Alrededor, por supuesto, los espectadores veían a la distancia los combos incomprables de chucherías. La realidad asalta en cualquier lugar, a pesar de los intentos por evadirla.

No en balde, Mazinger Z: Infinity despertaba enormes carcajadas por los parentescos con la situación del país.

Al Doctor Infierno lo asociamos, de inmediato, con las políticas coercitivas y fascistas del dictador de la república bolivariana.

En el largometraje, una pequeña niña se queja de lo aburrido de las cadenas informativas manipuladas por la tiranía. Un noticiero de la patria sacaba de sus casillas a una cría de la cinta.

El déspota dividía para reinar. La reconciliación de la humanidad detonaba el desenlace redentor y salvador de la historia.

La economía nipona escapa de las exigencias del realismo animado. Las dos dimensiones conviven con las tres, en una amalgama estética de una tradición modernizada hasta el límite necesario. Varios planos pudieron ser dibujados por un becario, y uno sencillamente no lo resiente por la efectividad dramática de las situaciones.

Aceptamos, de entrada, las convenciones narrativas del relato, porque es congruente con un estilo.

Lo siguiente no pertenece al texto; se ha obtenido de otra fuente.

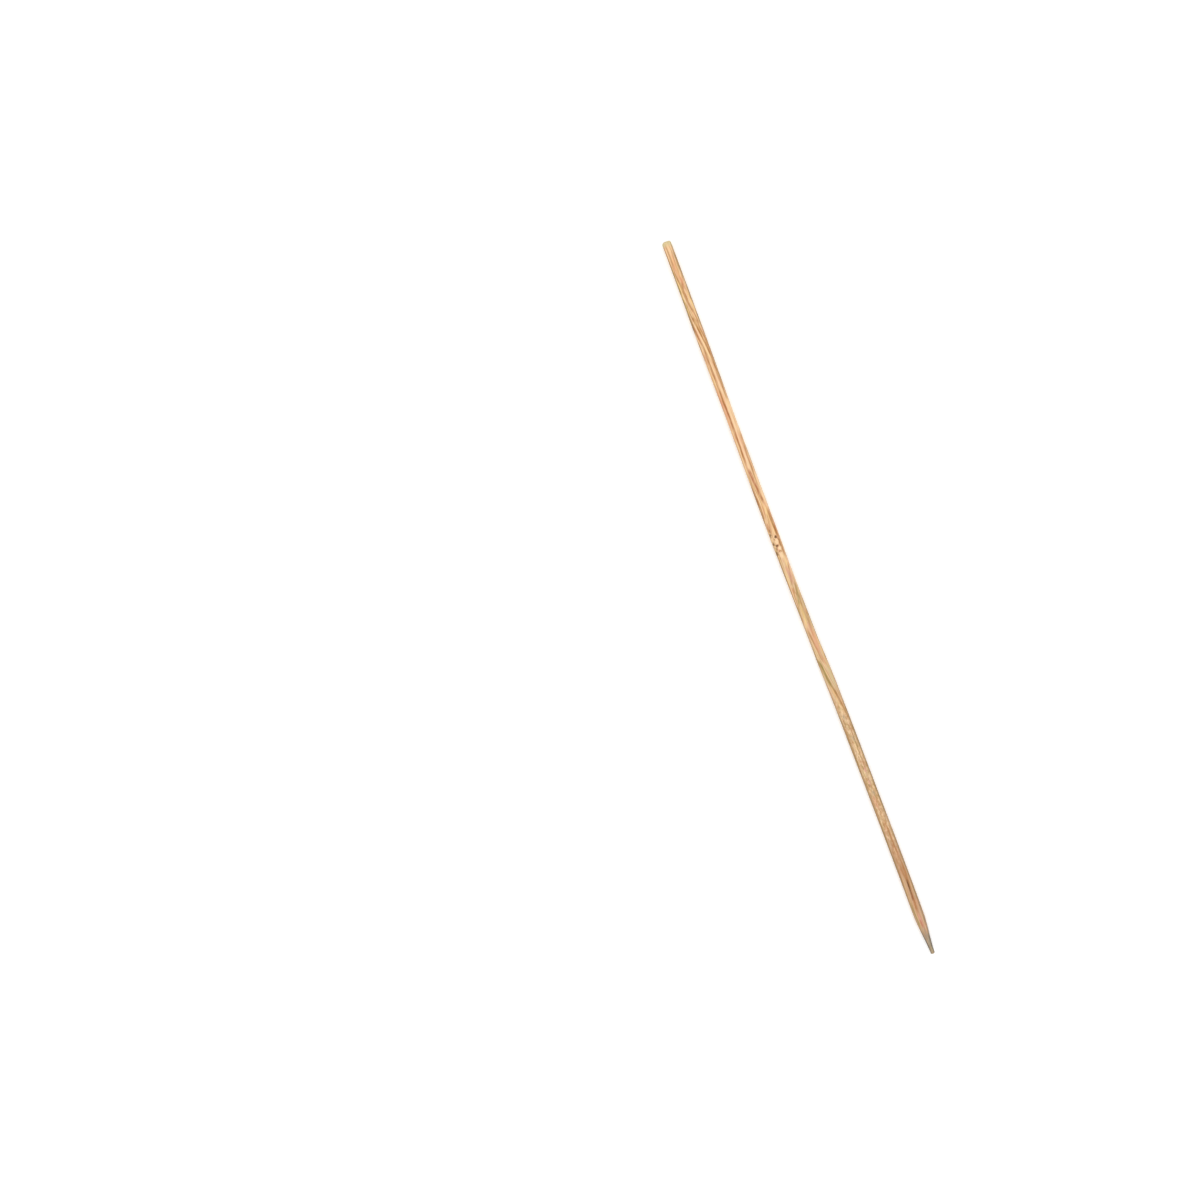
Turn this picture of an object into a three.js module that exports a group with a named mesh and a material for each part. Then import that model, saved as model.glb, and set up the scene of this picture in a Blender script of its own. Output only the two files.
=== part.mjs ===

La edad sí nos permite detectar ciertos deslices en el armado de un libreto predecible, sexista y maniqueo.

En su descargo, Mazinger Z: Infintity es fiel a un sistema de representación autoparódico, cuyos códigos parecen sufrir las amenazas de la extinción.

Es un misterio si la consciente ingenuidad del robot de los rayos fotónicos logrará trascender la frontera de los círculos afectivos de una nostalgia compartida, aunque menguante.

Como sea, la propia película contiene su mensaje de despedida al invitarnos a crecer y madurar, tras vivir una loca aventura de monstruos alucinados, princesas de porno show y demás desmesuras de un universo ya lejano.

En último caso, Mazinger Z: Infinity consigue acoplar las incorrecciones de un espíritu de tribu con el sentimiento de una civilidad planetaria.